開源是一個高度國際化的産業,已經從黑客的遊擊戰模式演進到了科技巨頭引領的陣地戰模式。中國的開源産業發展較為落後,雖然國産的開源軟件數量上不少,但由于缺少具有國際影響力的頭部項目,導緻圈子裡存在着較強的“崇洋媚外”文化。

國内開源軟件的原創能力較弱與商業環境密切相關。由于國内企業普遍傾向于見效快、收益高的應用型開發,較少專注于核心技術的研發。通過梳理開源中國等平台上的開源軟件可以發現,大多數項目以應用軟件或單一功能服務為主,缺少具備原創性核心技術和系統級的開源項目。

此外,中國的開源項目呈現出小而散的碎片化狀态,缺少科技巨頭參與和專業的運營團隊,難以形成強大的生态體系。開源項目需要長期運營,且需要一定的資金投入,因此個人級開源項目往往發布1-2次版本之後便停止更新。而商業級、規模化的開源項目則由于絕大多數中國企業不具備開源運營的意識和人才,實際上也很難實施。除非企業有明确的戰略目标,否則不太可能把最新的技術拿來開源,進行開源的可能都是次優技術,且不會持續投入運營。

開源項目的成功需要具備諸多的條件,失敗是一種常态。在大多數開源項目裡,隻有少數人才是真正的貢獻者,絕大多數是使用者。高昂的運營成本與公益性之間的矛盾,使得多數開源項目的更新速度太慢,很難與同類的商業軟件競争,最終被淘汰。

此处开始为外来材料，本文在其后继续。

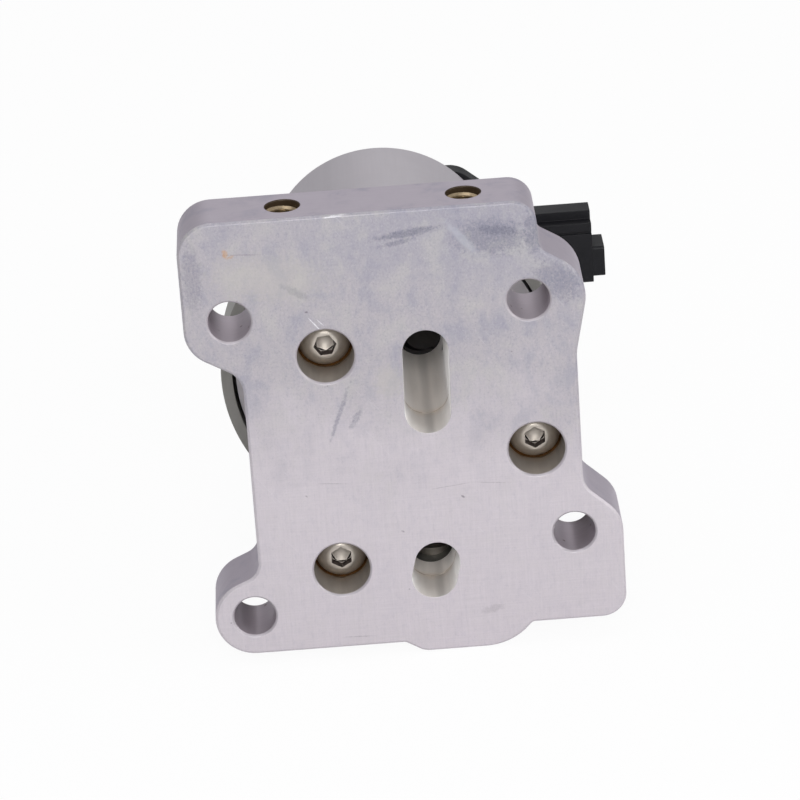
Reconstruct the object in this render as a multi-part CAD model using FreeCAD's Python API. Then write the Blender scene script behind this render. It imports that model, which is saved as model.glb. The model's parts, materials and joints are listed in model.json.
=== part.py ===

根據調研(Coelho, & Valente, 2017),開源項目失敗最主要的原因包括:被競争對手篡奪,項目過時,團隊參與時間不足,團隊興趣動機不足,技術落伍,項目可維護性差,開發團隊之間的沖突等。

通常一個可持續的開源項目至少需要4-5個人的骨幹人員參與,至少每3-4個月更新一個版本。例如較為成功的Kylin項目,技術團隊最開始隻有4、5個人,後來逐漸壯大發展到10幾個核心人員,達到了1-2個月更新一次的頻率。具有4-5人的穩定骨幹人員,再加上數十名業餘愛好者的積極參與,這是開源項目可持續發展的基本指标,但是能夠達到這一要求的國産開源項目依然鳳毛麟角。

大力構建自主開源生态體系

開源是促進技術創新的有力武器,但對于大多數中國企業來說仍然是一個非常陌生的領域。要在短期内追上全球開源浪潮的步伐,必須進行系統的布局,構建國産化的開源生态體系。對此本文提出以下建議:

第一,破除對開源的錯誤認識和偏見,加強開源理論體系的建設。許多人誤以為開源是免費且沒有版權的,許多機構大量使用國外的開源代碼,但是極少對開源授權機制進行深入研究和合規性管理。恰恰相反,開源從最初就是要構建一種有利于創新的特殊版權機制,而且開源不等于免費,開源的商業化模式已經有了很多成功案例。目前國内對于開源理論的學術研究和案例分析均非常匮乏,遠落後于發達國家。為此建議積極開展開源理論體系建設,從倫理學、組織行為學、經濟學等角度開展相關的研究,建立開源案例庫。

第二,引導和鼓勵科技領軍企業對标國際巨頭,大力開展國産開源生态體系的構建。中國科技企業應當積極參與到全球開源産業的競争中,通過開源(複制)-改造(原創)-開源(擴散)的學習模式,形成應用、技術、服務和數據等多層次的開源發展策略。開源不能停留在部門級業務,而是需要上升到公司戰略,隻有讓最頂尖的技術開源,才有成功機會。通過培育一批開源創新項目,吸引更多的機構參與到開源生态體系中,建立以中國企業為引領的國際化開源社區。

第三,推動産學研合作,形成完善的開源人才培養體系。開源生态的核心是運營,運營的核心取決于人才的素質。做出成功的開源産品,必須要有出色的數字社區運營能力。此外,開源是一種全球性的創新協作機制,對人才的國際化水平和複合型背景要求較高。建議積極推進企業與高等院校的合作,開發完善的開源教材和課題體系,培養一批高素質的開源管理運營人才,支撐我國開源生态體系的可持續發展。

第四,加強開源理念的宣傳,制定開源标準和認證體系,促進開源的國産化進程。對金融、政務等事關國家安全的領域進行摸底調查,掌握開源軟件的對外依賴度。有針對性的開展開源理念、法律等方面的科普和培訓,制定國産化開源标準和産品認證體系,并将相關指标納入到考核體系中,逐步形成開源軟件的國産化替代。